Sendo has lost the fight to survive in today's competitive mobile market. There are lessons for anyone intent on innovation
Written by Leader , Contributor

The UK's only home-grown mobile phone maker is no more. It's a story that highlights many of the risks in the high-tech consumer market, where technical merit is just a small part of what it takes to succeed.

The company had a solid, original and effective game plan. Using the UK's excellent engineering and commercial skills base, and working with Far Eastern companies that wanted to make phones and get into the European market, Sendo felt it could combine the best of both worlds.

It realised that its customers were the mobile phone networks, not the end users. In the same way that Boeing built the world's first successful commercial jet airliners by adding features to boost the airlines' profits, Sendo created phones that could be swiftly customised for new services. The idea was to produce bread-and-butter models in large numbers, then to move into the high margin game with advanced smartphones.

Although the strategy was sound, reality proved harder work. Sendo made some very attractive phones, but they weren't robust and high failure rates led to network dissatisfaction. Good ideas and good people need to be backed up with an absolute commitment to quality if they're not to be squandered, a lesson frequently ignored in the history of UK high-tech manufacturing.

But the real drama came with the smartphone. We will never know the full story, which lies entombed like radioactive waste under miles of dense legal shielding. The facts are hot enough: Sendo worked with Microsoft for years under the impression that they were co-creating the first Windows mobile phone, called the Z100. Just before launch, Sendo was astounded by the appearance of another device from Hong Kong's HTC — and withdrew the Z100 a fortnight later. The lawsuits flew, with Sendo allegingthat Microsoft had taken Sendo's intellectual property and used it to seed development elsewhere.

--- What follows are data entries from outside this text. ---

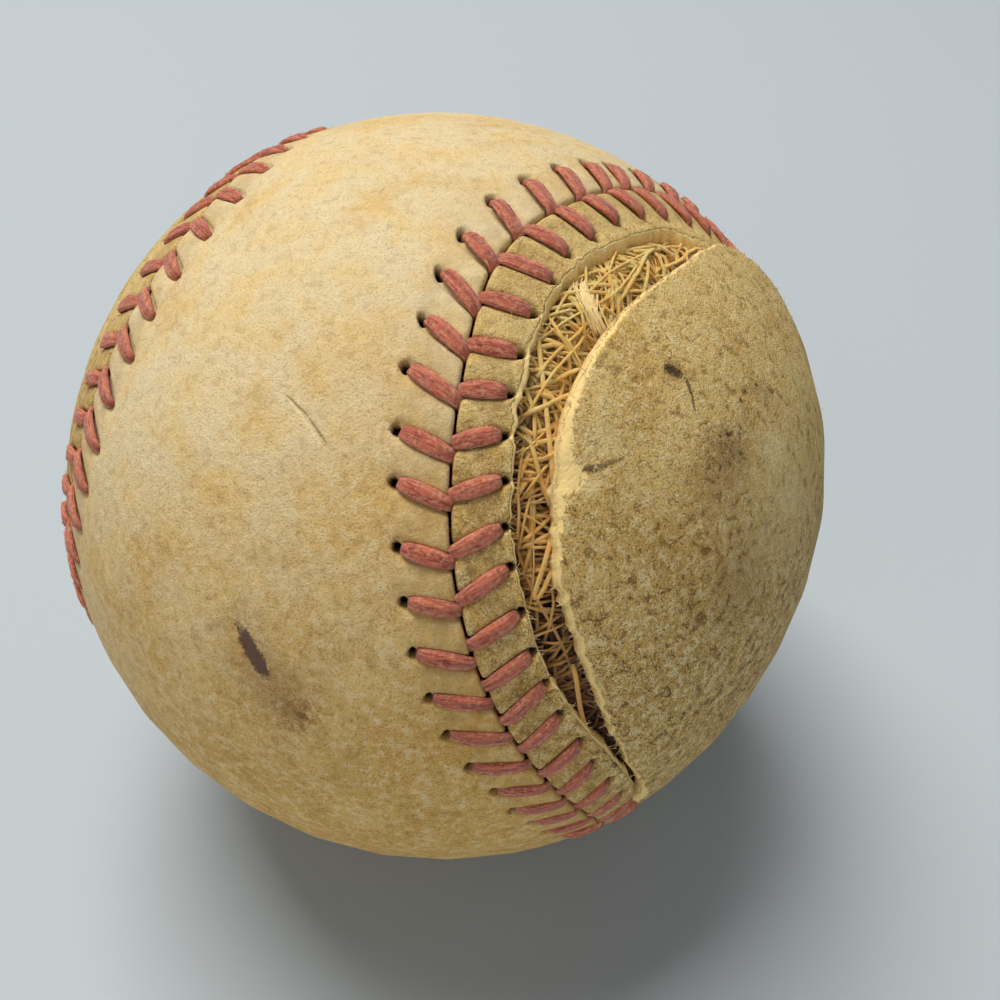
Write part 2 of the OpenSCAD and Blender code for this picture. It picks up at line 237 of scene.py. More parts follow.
grey_wool = wound_layer("grey_wool", (96, 96, 98), (176, 175, 172), 1.2)
white_wool = wound_layer("white_wool", (176, 168, 150), (236, 230, 214), 1.0)
for winding, wool in (("first", grey_wool), ("second", white_wool), ("third", grey_wool)):
    dress(winding + "_wool_winding", wool)
# The finishing winding is painted dark brown as shade, for the dark gaps under the loose yarn in the tear.
dress("finishing_winding", wound_layer("finishing_winding", (64, 40, 20), (136, 94, 46), 0.5))

# The finishing yarn
# One fine cotton yarn is wound over the wool in hundreds of turns that cross each other. Age has turned it golden
# tan. It shows only in the tear, where turns have worked loose and lie this way and that over dark gaps.
ball_r = 36.9
waist_w = 29.1
pitch_count = 108
lie_turns = np.radians([12.1, -6.5, -28.6])
dice = np.random.default_rng(12)


def turned_about(axis, angle):
    """The matrix that turns by an angle about one of the three axes."""
    a, b = [i for i in range(3) if i != axis]
    made = np.eye(3)
    made[a, a] = made[b, b] = math.cos(angle)
    made[b, a] = math.sin(angle) * (-1 if axis == 1 else 1)
    made[a, b] = -made[b, a]
    return made


lie = turned_about(2, lie_turns[2]) @ turned_about(1, lie_turns[1]) @ turned_about(0, lie_turns[0])


def seam_point(t):
    """The seam on a unit ball: while t runs from 0 to 4 pi it swings from pole to pole as a cosine, passing each
    at half a waist, and goes once round with a wobble of half a waist."""
    half_waist = waist_w / 2 / ball_r
    polar = math.pi / 2 - (math.pi / 2 - half_waist) * np.cos(t)
    around = t / 2 + half_waist * np.sin(2 * t)
    return np.stack([np.sin(polar) * np.cos(around), np.sin(polar) * np.sin(around), np.cos(polar)], -1)


seam_t = np.linspace(0, 4 * math.pi, 14401)
seam_run = np.diff(seam_point(seam_t), axis=0)
seam_s = np.concatenate([[0], np.cumsum(np.linalg.norm(seam_run, axis=1))]) * ball_r
seam_length = seam_s[-1]
pitch = seam_length / pitch_count
t_step = 1e-4


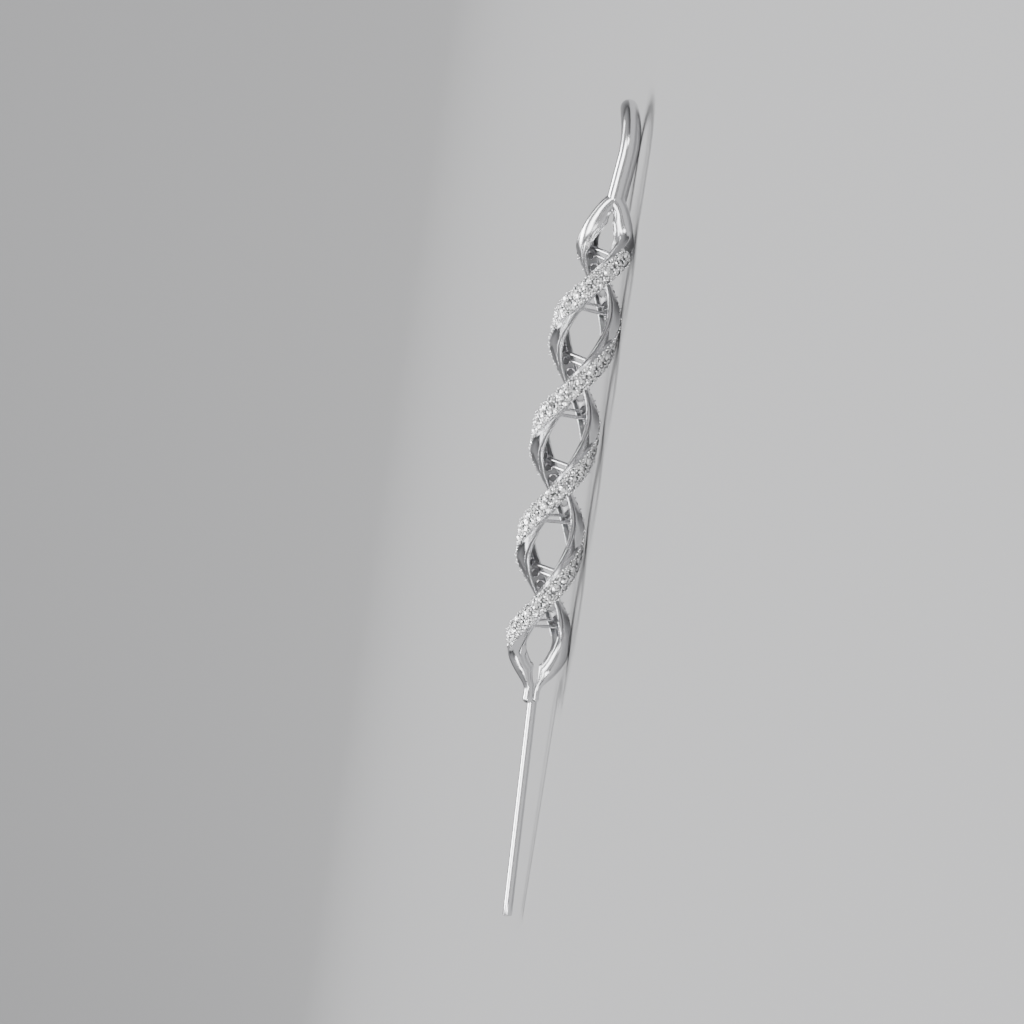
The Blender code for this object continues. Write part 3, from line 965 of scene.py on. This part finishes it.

The case was settled out of court, and Sendo restarted its smartphone programme with Symbian. But it had lost momentum, and the resultant Sendo X looked clumsy and crude compared to the competition. There was to be no third chance.

The lesson is clear. If you have to deal with a company much bigger and richer than you, and with interests not directly aligned with your own, you have to be very careful indeed. It may be that no matter how good the deal looks, you won't have the resources to defend yourself if it goes sour. In which case, it's better to step back and find another way.

Yet Sendo stepped forward. It may have lost the gamble, but it won't be forgotten.